Stricter than federal?

Yes

  1. Verify the minor's age

    Before scheduling the first shift, get documentary proof of the employee’s date of birth. Because Kentucky does not require a state work permit for minors in this age range, the employer is responsible for age verification directly — collect a copy of a birth certificate, state ID, driver’s license, or US passport, and retain it with payroll records.
  2. Apply the stricter of federal or Kentucky hour caps

    Use the stricter rule for the employee’s age band and school-in-session status. Below are Kentucky’s state-specific caps for the two main age bands.

    Ages 14–15

    School in session

    3 hr / day · 18 hr / week

    07:00 – 19:00

    School out (summer)

    8 hr / day · 40 hr / week

    07:00 – 21:00

    Ages 16–17

    School in session

    6 hr / day · 30 hr / week

    06:00 – 22:30

    School out (summer)

    8 hr / day · 40 hr / week

    06:00 – 01:00

  3. Block hazardous and restricted occupations

    The 17 federal Hazardous Orders (HO-1 to HO-17) prohibit minors under 18 from specific non-agricultural occupations — meat processing, power tools, roofing, mining, certain driving roles, and more. See the full federal HO list.
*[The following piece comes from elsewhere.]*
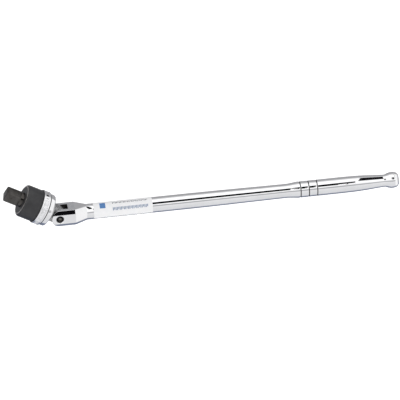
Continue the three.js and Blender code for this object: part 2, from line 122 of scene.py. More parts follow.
def eased(corners, segments):
    """An outline of (x, y, fillet) corners, each rounded to its fillet's radius."""
    points = [Vector(corner[:2]) for corner in corners]
    out = [tuple(points[0])]
    for i in range(1, len(corners) - 1):
        here, fillet = points[i], corners[i][2]
        back, ahead = (points[i - 1] - here).normalized(), (points[i + 1] - here).normalized()
        angle = back.angle(ahead)
        if fillet == 0 or angle > math.radians(179):
            out.append(tuple(here))
            continue
        start = here + back * fillet / math.tan(angle / 2)
        centre = here + (back + ahead).normalized() * fillet / math.sin(angle / 2)
        side = 1 if back.cross(ahead) < 0 else -1
        for k in range(segments + 1):
            turn = Matrix.Rotation(side * (math.pi - angle) * k / segments, 2)
            out.append(tuple(centre + turn @ (start - centre)))
    out.append(tuple(points[-1]))
    return out


def turned(name, profile, steps=96):
    """A profile of (x, radius) points, turned about X."""
    loop = profile[0] == profile[-1]
    return from_rings(name, [circle(x, r, steps) for x, r in (profile[:-1] if loop else profile)], loop)


def prism_y(name, outline, half):
    """An outline of (x, z) points, pulled along Y to both sides."""
    return from_rings(name, [[(x, side * half, z) for x, z in outline] for side in (-1, 1)])


def prism_x(name, outline, x0, x1):
    """An outline of (y, z) points, pulled along X."""
    return from_rings(name, [[(x, y, z) for y, z in outline] for x in (x0, x1)])


def sector(inner, outer, start, end, step=2.0):
    """The outline in (y, z) of a part of a ring, between two polar angles."""
    count = max(1, math.ceil((end - start) / step))
    angles = [start + (end - start) * i / count for i in range(count + 1)]
    return [polar(outer, a) for a in angles] + [polar(inner, a) for a in reversed(angles)]


def moved(obj, matrix):
    obj.data.transform(matrix)
    return obj


def radial(s, angle, radius):
    """Sends +X to the radial direction at polar angle `angle`, starting `radius` from the axis."""
    turn = Matrix.Rotation(math.radians(angle), 4, "X") @ Matrix.Rotation(math.radians(90), 4, "Z")
    return Matrix.Translation((s, 0, 0)) @ turn @ Matrix.Translation((radius, 0, 0))


def bake(obj):
    """Makes obj's modifiers part of its mesh."""
    seen = obj.evaluated_get(bpy.context.evaluated_depsgraph_get())
    mesh = bpy.data.meshes.new_from_object(seen)
    obj.modifiers.clear()
    obj.data = mesh
    return obj


def combine(obj, other, operation="DIFFERENCE"):
    """Cuts other out of obj, or joins it on, and deletes other."""
    modifier = obj.modifiers.new("combine", "BOOLEAN")
    modifier.operation, modifier.solver, modifier.object = operation, "EXACT", other
    bake(obj)
    bpy.data.objects.remove(other)
    return obj


def bevel(obj, width, angle, segments):
    """Adds a modifier that rounds the edges sharper than angle."""
    modifier = obj.modifiers.new("soften", "BEVEL")
    modifier.width, modifier.segments, modifier.limit_method = width, segments, "ANGLE"
    modifier.angle_limit = math.radians(angle)
    return obj


def soften(obj, width, angle, segments):
    """Rounds the edges sharper than angle, in the mesh itself."""
    return bake(bevel(obj, width, angle, segments))


def off_axis(place):
    """The distance of a place from the X axis."""
    return math.hypot(place.y, place.z)


def finish_faces(obj, materials, pick):
    """Gives obj its materials, and each face the one whose index pick(centre, normal) returns."""
    for material in materials:
        obj.data.materials.append(material)
    for face in obj.data.polygons:
        face.material_index = pick(face.center, face.normal)


def smooth(obj):
    obj.data.shade_smooth()
    obj.data.set_sharp_from_angle(angle=math.radians(30))


def deliver(obj, at, body, material, slot, *nodes):
    """Sets a finished piece in the row frame, on its body, in its material."""
    moved(obj, at)
    smooth(obj)
    if not obj.data.materials:
        obj.data.materials.append(material)
    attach(obj, body)
    if nodes:
        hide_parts(*nodes)
    return obj


def fill_ramp(ramp, stops):
    """Sets a Color Ramp node's (position, value or colour) stops."""
    elements = ramp.color_ramp.elements
    while len(elements) < len(stops):
        elements.new(0.5)
    for element, (position, value) in zip(elements, stops):
        element.position = position
        element.color = (*value, 1) if isinstance(value, tuple) else (value, value, value, 1)


# ---- Material helpers -----------------------------------------------------------------------


class Shader:
    """A material with one Principled shader, and helpers for its textures."""

    def __init__(self, name, base, metallic, roughness, **sockets):
        self.material = bpy.data.materials.new(name)
        self.material.use_nodes = True
        self.nodes = self.material.node_tree.nodes
        self.links = self.material.node_tree.links
        self.bsdf = self.nodes["Principled BSDF"]
        self.set("Base Color", (*base, 1))
        self.set("Metallic", metallic)
        self.set("Roughness", roughness)
        for socket, value in sockets.items():
            self.set(socket.replace("_", " "), value)
        self.place = self.nodes.new("ShaderNodeTexCoord").outputs["Object"]

    def set(self, socket, value):
        self.bsdf.inputs[socket].default_value = value

    def noise(self, scale, detail, stretch=(1, 1, 1)):
        """A noise texture in the piece's own space."""
        mapping = self.nodes.new("ShaderNodeMapping")
        mapping.inputs["Scale"].default_value = stretch
        texture = self.nodes.new("ShaderNodeTexNoise")
        texture.inputs["Scale"].default_value = scale
        texture.inputs["Detail"].default_value = detail
        self.links.new(self.place, mapping.inputs["Vector"])
        self.links.new(mapping.outputs["Vector"], texture.inputs["Vector"])
        return texture.outputs["Fac"]

    def ramp(self, fac, stops, target):
        """Maps fac through the stops into one of the shader's sockets."""
        ramp = self.nodes.new("ShaderNodeValToRGB")
        fill_ramp(ramp, stops)
        self.links.new(fac, ramp.inputs["Fac"])
        self.links.new(ramp.outputs["Color"], self.bsdf.inputs[target])

    def bump(self, *layers):
        """Adds (height, strength, depth in metres) layers of relief."""
        normal = None
        for height, strength, depth in layers:
            bump = self.nodes.new("ShaderNodeBump")
            bump.inputs["Strength"].default_value = strength
            bump.inputs["Distance"].default_value = depth
            self.links.new(height, bump.inputs["Height"])
            if normal:
                self.links.new(normal, bump.inputs["Normal"])
            normal = bump.outputs["Normal"]
        self.links.new(normal, self.bsdf.inputs["Normal"])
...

    Kentucky adds the following restrictions on top of the federal floor:

    • All federal hazardous orders HO-1 through HO-17(29 CFR Part 570)
    • Operating power-driven meat-processing machines(HO-10)
    • Roofing operations and work on or about a roof(HO-16)
    • Door-to-door sales for minors under 16 without adult supervision
    • Working in coal or other mining operations (any minor)
  4. No work permit required in Kentucky

    Kentucky does not require a state-issued work permit for minors in the standard non-ag age range covered here. The employer is still responsible for verifying age and applying the federal FLSA + state hour caps in steps 1–2. Confirm against the state DOL page if hiring outside the standard 14–17 band (e.g. agricultural work or under 14).

    What Kentucky employers must keep on file →

  5. Post the required notices

    Display the federal FLSA Youth Employment poster and the Kentucky state child-labor poster where employees can see them. Both are free downloads from the US DOL Wage & Hour Division and the Kentucky labor agency. Failure to post is one of the most common citations issued during WHD audits.
  6. Keep records for at least 3 years

    Federal FLSA §11(c) sets a 3-year minimum for payroll, hours, age verification, and (where applicable) the Kentucky work permit. Many states require longer retention specifically for minor-employment documents — typically until 3 years after the minor turns 18. Keep: payroll + hours, age verification, the state permit, parental consent forms (where applicable), and any time-off / training records.